A 500 Internal Server Error is the web’s way of saying “something went wrong but I won’t tell you what.” It’s deliberately vague, which makes it feel worse than it is. Work through these steps and you’ll pin down the cause.
Check the error log first
Don’t guess — read the log. In cPanel, open Errors (under Metrics) or check error_log in your site’s folder via File Manager. The most recent entries usually name the exact file and line causing the 500. This alone often solves it.
The corrupted .htaccess
A broken .htaccess file is the classic cause. Rename it to .htaccess-old in File Manager, then reload your site. If it works, the file was the problem.

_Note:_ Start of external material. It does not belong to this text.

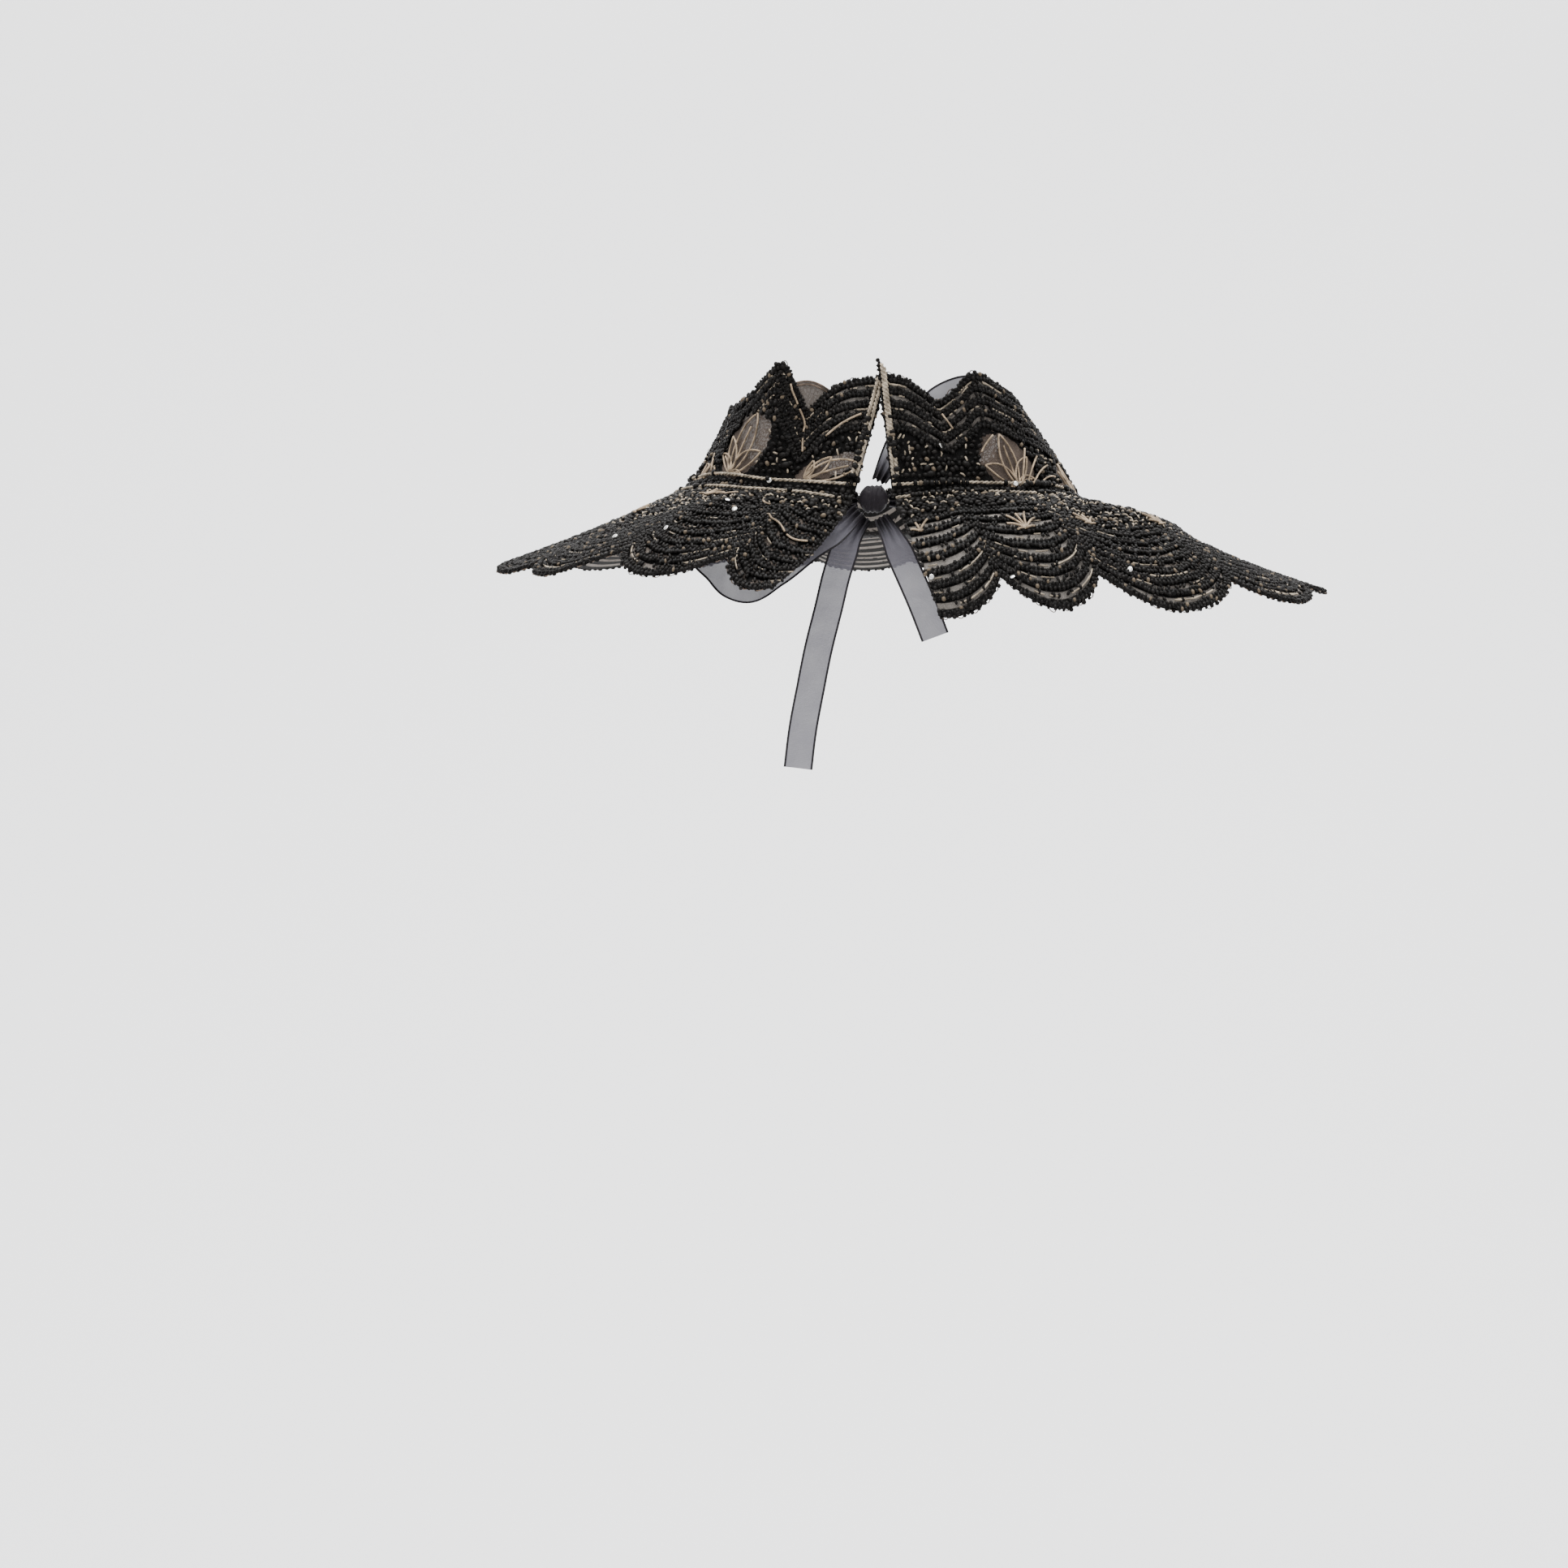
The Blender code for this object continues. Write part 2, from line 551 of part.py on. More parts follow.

Regenerate a clean one by logging into WordPress and going to Settings → Permalinks and clicking Save (you don’t need to change anything).
Plugin or theme conflict
Rename wp-content/plugins to disable all plugins at once. If the 500 clears, re-enable them one by one to find the offender. If plugins aren’t it, switch to a default theme by renaming your active theme’s folder.
PHP memory exhaustion
Low memory throws 500s too. Add define('WP_MEMORY_LIMIT', '256M'); to wp-config.php and reload.
The wrong PHP version
Older themes and plugins sometimes break on newer PHP, and vice versa. In cPanel’s MultiPHP Manager, try switching to a stable version like PHP 8.1. Some legacy code needs an older version; modern plugins prefer newer ones. Match your PHP to what your site actually needs.
File permission problems
Incorrect permissions can trigger a 500. Folders should be 755 and files 644. cPanel’s File Manager lets you fix these via the Permissions option. Never set anything to 777 — that’s a security hole.